One Legal Battle Ends, Another Begins

Denying the charges against him from day one, Demjanjuk has fought extradition from the United States since 1981.

That battle ended last week when Germany's highest court decided that his deportation to Germany to stand trial was legal.

Ukranian-born Demjanjuk, a retired autoworker from Cleveland, insists he's innocent and he has never hurt anybody.

He claims he has never been to the Sobibor concentration camp and maintains he was a Red Army soldier who spent World War II as a prisoner of war.

After the war, he found work as a truck driver at a refugee camp in Bavaria, southern Germany.

He met his wife, Vera, and the couple had their first child, daughter Lydia, before the family applied for permission to immigrate to the United States.

They arrived there in early 1952 and Demjanjuk was granted citizenship in 1958. The family moved to Ohio, where Demjanjuk worked for the Ford Motor Co.

The Demjanjuks had two other children, Irene and John Jr., and the family moved to a one-family house in suburban Seven Hills, where they still live today and from where he was deported to Germany.

The upcoming trial in Munich is not the first one that Demjanjuk will have to face.

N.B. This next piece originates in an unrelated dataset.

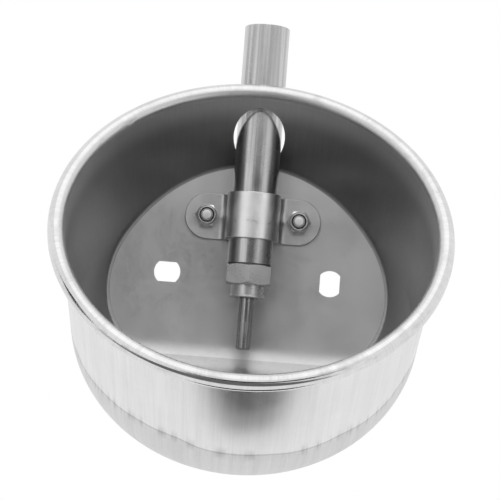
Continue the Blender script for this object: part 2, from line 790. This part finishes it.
def stage_camera(settings):
    """The camera looks at a point on the bowl from a distance, tilted by its roll."""
    a, e, r = settings.azimuth, settings.elevation, settings.roll
    back = Vector((sin(a) * cos(e), -cos(a) * cos(e), sin(e)))
    right = Vector((cos(a), sin(a), 0))
    up = back.cross(right)
    axes = Matrix((cos(r) * right + sin(r) * up, cos(r) * up - sin(r) * right, back)).transposed()
    data = bpy.data.cameras.new("camera")
    data.lens = settings.lens
    data.clip_start = 0.05
    data.clip_end = 50
    camera = new_object("camera", data)
    place = CAMERA_TARGET + settings.distance * back
    camera.matrix_world = Matrix.Translation(place) @ axes.to_4x4()
    bpy.context.scene.camera = camera


# ---- Panel and registration ---------------------------------------------------------------------

GROUPS = (
    ("drinker_bowl", BowlSettings, DRINKER_OT_bowl),
    ("drinker_pipe", PipeSettings, DRINKER_OT_pipe),
    ("drinker_valve", ValveSettings, DRINKER_OT_valve),
    ("drinker_fasteners", FastenerSettings, DRINKER_OT_fasteners),
    ("drinker_stage", StageSettings, DRINKER_OT_stage),
)


class DRINKER_PT_panel(bpy.types.Panel):
    """Lists the bowl's pieces and their settings"""

    bl_idname = "DRINKER_PT_panel"
    bl_label = "Drinking Bowl"
    bl_space_type = "VIEW_3D"
    bl_region_type = "UI"
    bl_category = "Drinking Bowl"

    def draw(self, context):
        for key, settings, operator in GROUPS:
            box = self.layout.box()
            for name in settings.__annotations__:
                box.prop(getattr(context.scene, key), name)
            box.operator(operator.bl_idname)


def register():
    for key, settings, operator in GROUPS:
        bpy.utils.register_class(settings)
        bpy.utils.register_class(operator)
        setattr(bpy.types.Scene, key, PointerProperty(type=settings))
    bpy.utils.register_class(DRINKER_PT_panel)


def unregister():
    bpy.utils.unregister_class(DRINKER_PT_panel)
    for key, settings, operator in reversed(GROUPS):
        delattr(bpy.types.Scene, key)
        bpy.utils.unregister_class(operator)
        bpy.utils.unregister_class(settings)


def main():
    register()
    bpy.ops.drinker.bowl()
    bpy.ops.drinker.pipe()
    bpy.ops.drinker.valve()
    bpy.ops.drinker.fasteners()
    bpy.ops.drinker.stage()


if __name__ == "__main__":
    main()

In 1988, he was convicted on charges by Israel's War Crime Court of being "Ivan the Terrible," a Nazi henchman in charge of the gas chambers at Treblinka concentration camp.

The court had sentenced him to death, a charge later overturned by Israel's Supreme Court when new evidence emerged showing another man was likely to be the notorious Nazi henchman.

Demjanjuk returned to the United States a free man.

In 2002, a U.S. judge revoked his citizenship, based on U.S. Justice Department evidence showing he concealed his service at Sobibor concentration camp and other Nazi-run camps.